_EXERCISE TASK_. Copy out, exactly and without additions, the lines from the one that contains "extrude(amount=washer_thickness)" to the one that contains "points = [vertex.co", both ends included.

_RECORD SET_.
####

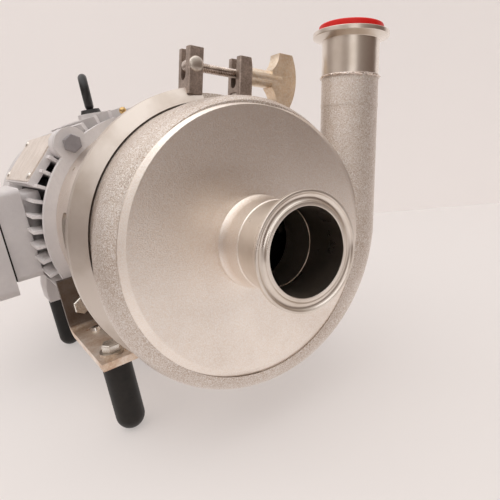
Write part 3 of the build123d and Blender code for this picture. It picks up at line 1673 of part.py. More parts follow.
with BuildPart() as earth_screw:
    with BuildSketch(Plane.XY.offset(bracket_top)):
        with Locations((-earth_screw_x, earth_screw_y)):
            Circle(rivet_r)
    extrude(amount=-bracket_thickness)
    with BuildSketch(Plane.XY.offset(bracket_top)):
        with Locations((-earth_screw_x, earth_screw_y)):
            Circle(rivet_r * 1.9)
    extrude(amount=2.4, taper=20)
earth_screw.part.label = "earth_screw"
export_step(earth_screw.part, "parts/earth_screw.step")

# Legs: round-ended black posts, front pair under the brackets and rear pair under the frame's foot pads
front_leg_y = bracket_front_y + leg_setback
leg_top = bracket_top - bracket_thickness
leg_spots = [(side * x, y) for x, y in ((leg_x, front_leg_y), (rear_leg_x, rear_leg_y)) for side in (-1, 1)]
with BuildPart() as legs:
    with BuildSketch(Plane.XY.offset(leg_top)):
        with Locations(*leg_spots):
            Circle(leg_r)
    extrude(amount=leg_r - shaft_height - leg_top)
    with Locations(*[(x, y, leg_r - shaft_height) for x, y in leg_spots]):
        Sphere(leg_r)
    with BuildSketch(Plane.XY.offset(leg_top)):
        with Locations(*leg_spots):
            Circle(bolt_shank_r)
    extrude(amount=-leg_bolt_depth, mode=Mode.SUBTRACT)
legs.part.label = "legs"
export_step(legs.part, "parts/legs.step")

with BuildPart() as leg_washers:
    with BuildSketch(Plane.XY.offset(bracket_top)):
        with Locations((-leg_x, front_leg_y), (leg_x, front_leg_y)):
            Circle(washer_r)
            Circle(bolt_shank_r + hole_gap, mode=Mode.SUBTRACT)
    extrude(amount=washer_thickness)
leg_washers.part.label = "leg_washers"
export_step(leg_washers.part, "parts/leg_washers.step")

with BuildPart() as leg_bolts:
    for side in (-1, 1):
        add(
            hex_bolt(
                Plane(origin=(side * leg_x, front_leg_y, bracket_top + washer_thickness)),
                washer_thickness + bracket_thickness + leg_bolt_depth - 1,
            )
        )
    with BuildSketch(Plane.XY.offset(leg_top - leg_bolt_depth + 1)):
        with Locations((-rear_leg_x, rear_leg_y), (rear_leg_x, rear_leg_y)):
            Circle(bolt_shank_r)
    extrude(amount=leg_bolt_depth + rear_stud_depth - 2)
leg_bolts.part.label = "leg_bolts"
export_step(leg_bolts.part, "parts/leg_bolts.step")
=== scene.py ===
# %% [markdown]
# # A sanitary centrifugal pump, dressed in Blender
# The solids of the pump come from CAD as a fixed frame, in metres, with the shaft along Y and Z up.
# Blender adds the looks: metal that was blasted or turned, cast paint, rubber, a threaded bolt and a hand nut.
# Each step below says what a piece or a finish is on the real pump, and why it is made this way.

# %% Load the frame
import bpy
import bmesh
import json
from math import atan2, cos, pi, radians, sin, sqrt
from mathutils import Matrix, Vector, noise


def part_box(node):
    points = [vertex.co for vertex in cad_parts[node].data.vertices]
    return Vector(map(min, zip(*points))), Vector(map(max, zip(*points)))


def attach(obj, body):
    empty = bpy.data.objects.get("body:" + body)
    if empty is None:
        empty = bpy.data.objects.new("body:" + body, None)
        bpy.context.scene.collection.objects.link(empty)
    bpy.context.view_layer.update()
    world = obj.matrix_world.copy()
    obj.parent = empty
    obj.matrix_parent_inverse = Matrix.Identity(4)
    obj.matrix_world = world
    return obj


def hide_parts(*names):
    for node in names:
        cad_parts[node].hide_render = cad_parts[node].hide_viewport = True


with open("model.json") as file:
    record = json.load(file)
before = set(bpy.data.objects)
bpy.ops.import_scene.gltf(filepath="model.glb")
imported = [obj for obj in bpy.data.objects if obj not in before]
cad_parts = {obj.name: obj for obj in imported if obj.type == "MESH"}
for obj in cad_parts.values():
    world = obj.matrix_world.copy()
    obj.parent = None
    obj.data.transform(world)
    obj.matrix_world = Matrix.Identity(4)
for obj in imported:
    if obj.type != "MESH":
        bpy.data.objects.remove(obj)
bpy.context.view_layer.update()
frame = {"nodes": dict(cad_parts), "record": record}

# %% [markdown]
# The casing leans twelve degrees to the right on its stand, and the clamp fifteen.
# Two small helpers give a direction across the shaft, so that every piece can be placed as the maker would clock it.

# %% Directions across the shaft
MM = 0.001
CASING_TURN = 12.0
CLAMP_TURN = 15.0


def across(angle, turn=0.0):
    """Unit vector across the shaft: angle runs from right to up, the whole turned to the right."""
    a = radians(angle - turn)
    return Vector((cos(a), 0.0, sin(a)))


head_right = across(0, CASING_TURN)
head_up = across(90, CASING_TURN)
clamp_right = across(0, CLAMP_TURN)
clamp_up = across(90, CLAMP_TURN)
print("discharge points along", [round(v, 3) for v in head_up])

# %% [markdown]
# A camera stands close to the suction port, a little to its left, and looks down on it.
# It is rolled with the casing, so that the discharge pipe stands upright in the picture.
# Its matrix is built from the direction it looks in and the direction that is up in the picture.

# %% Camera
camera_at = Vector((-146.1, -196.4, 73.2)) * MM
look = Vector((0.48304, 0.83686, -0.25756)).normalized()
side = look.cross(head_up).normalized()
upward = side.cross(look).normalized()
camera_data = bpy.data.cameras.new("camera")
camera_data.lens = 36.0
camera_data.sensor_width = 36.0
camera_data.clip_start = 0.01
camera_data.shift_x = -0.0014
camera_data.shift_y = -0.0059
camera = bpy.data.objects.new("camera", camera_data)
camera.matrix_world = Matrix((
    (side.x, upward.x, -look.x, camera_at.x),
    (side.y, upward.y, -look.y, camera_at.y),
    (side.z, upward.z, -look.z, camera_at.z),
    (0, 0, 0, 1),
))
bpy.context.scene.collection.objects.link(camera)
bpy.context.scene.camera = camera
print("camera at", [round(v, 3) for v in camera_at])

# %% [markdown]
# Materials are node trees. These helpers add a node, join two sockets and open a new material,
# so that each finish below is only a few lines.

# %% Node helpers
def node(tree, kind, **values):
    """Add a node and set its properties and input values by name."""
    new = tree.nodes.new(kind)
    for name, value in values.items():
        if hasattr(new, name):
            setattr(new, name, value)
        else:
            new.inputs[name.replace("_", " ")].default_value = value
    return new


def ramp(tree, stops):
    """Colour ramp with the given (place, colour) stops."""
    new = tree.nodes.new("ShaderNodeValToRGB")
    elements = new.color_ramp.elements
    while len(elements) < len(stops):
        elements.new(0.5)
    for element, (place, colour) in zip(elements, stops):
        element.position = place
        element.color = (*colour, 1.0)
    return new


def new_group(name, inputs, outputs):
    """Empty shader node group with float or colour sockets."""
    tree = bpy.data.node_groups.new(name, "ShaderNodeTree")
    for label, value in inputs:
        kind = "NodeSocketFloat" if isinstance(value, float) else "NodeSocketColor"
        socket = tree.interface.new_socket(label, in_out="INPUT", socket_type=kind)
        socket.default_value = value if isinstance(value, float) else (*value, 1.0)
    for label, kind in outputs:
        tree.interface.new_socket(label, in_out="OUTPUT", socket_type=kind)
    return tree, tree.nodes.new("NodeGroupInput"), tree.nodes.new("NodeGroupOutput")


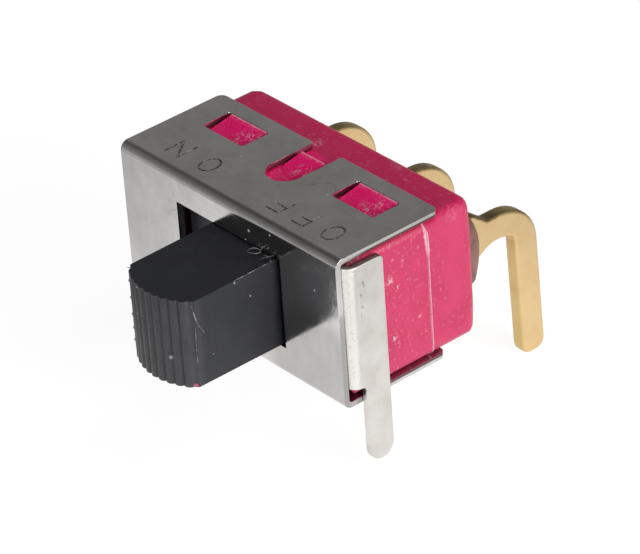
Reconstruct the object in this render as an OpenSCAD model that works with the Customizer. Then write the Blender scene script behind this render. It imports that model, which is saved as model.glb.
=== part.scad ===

####

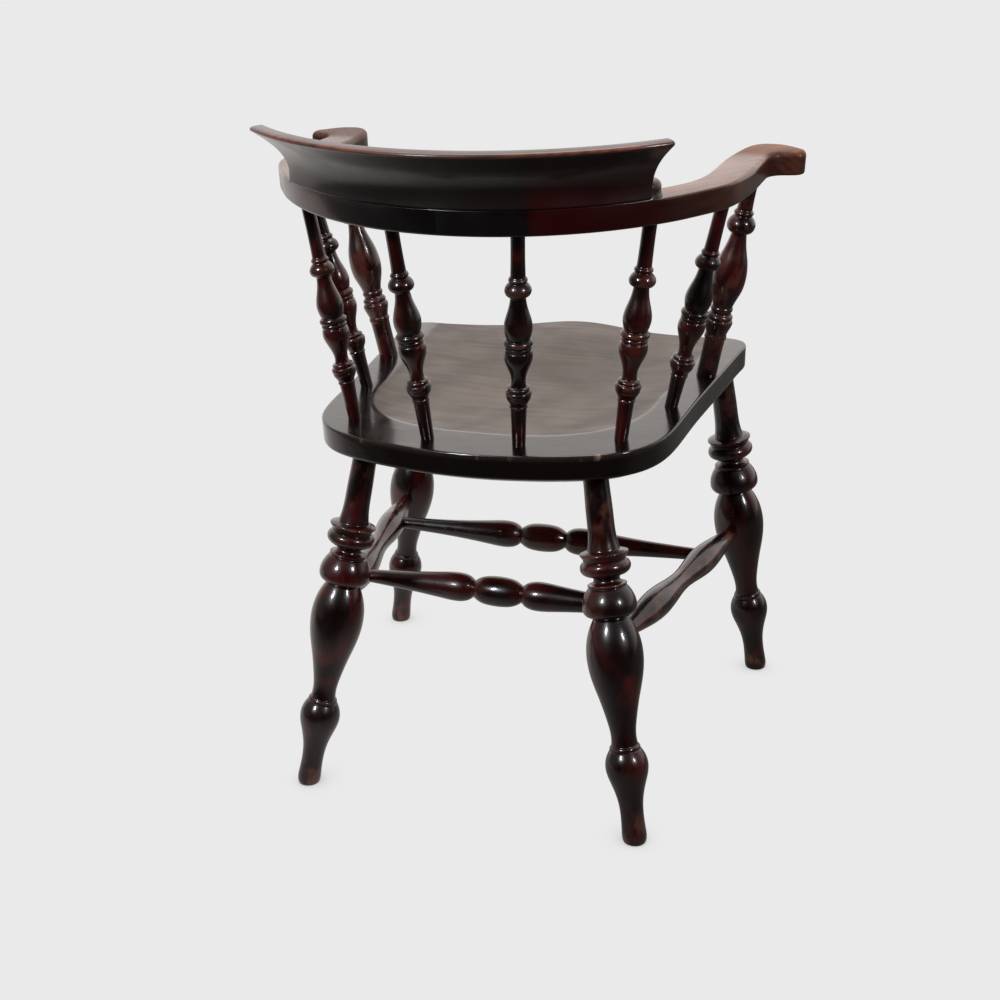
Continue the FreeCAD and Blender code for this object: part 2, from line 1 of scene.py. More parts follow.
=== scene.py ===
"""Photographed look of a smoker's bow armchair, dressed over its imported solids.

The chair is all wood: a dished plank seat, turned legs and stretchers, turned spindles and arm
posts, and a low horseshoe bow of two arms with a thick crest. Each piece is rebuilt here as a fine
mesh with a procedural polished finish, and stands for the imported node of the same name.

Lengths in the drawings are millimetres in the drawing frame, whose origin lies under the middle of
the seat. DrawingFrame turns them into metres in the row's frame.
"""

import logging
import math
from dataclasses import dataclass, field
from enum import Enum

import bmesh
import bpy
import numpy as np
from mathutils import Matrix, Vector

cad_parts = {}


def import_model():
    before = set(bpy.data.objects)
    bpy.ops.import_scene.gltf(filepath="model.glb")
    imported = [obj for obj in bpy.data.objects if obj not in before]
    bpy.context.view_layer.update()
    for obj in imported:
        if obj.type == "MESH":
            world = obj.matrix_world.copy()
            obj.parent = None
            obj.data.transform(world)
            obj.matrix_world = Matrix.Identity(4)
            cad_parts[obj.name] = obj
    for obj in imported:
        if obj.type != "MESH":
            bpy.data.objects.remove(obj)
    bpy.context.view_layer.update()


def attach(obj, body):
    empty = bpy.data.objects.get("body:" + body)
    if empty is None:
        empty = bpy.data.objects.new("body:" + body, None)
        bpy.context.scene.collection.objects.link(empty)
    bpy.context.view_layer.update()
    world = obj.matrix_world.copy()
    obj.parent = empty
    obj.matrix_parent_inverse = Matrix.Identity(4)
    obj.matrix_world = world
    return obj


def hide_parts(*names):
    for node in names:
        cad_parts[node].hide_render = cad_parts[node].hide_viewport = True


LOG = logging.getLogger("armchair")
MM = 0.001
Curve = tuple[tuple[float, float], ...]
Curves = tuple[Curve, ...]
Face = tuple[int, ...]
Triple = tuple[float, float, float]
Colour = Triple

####

_ANSWER TO THE EXERCISE_.
    extrude(amount=washer_thickness)
leg_washers.part.label = "leg_washers"
export_step(leg_washers.part, "parts/leg_washers.step")

with BuildPart() as leg_bolts:
    for side in (-1, 1):
        add(
            hex_bolt(
                Plane(origin=(side * leg_x, front_leg_y, bracket_top + washer_thickness)),
                washer_thickness + bracket_thickness + leg_bolt_depth - 1,
            )
        )
    with BuildSketch(Plane.XY.offset(leg_top - leg_bolt_depth + 1)):
        with Locations((-rear_leg_x, rear_leg_y), (rear_leg_x, rear_leg_y)):
            Circle(bolt_shank_r)
    extrude(amount=leg_bolt_depth + rear_stud_depth - 2)
leg_bolts.part.label = "leg_bolts"
export_step(leg_bolts.part, "parts/leg_bolts.step")
=== scene.py ===
# %% [markdown]
# # A sanitary centrifugal pump, dressed in Blender
# The solids of the pump come from CAD as a fixed frame, in metres, with the shaft along Y and Z up.
# Blender adds the looks: metal that was blasted or turned, cast paint, rubber, a threaded bolt and a hand nut.
# Each step below says what a piece or a finish is on the real pump, and why it is made this way.

# %% Load the frame
import bpy
import bmesh
import json
from math import atan2, cos, pi, radians, sin, sqrt
from mathutils import Matrix, Vector, noise


def part_box(node):
    points = [vertex.co for vertex in cad_parts[node].data.vertices]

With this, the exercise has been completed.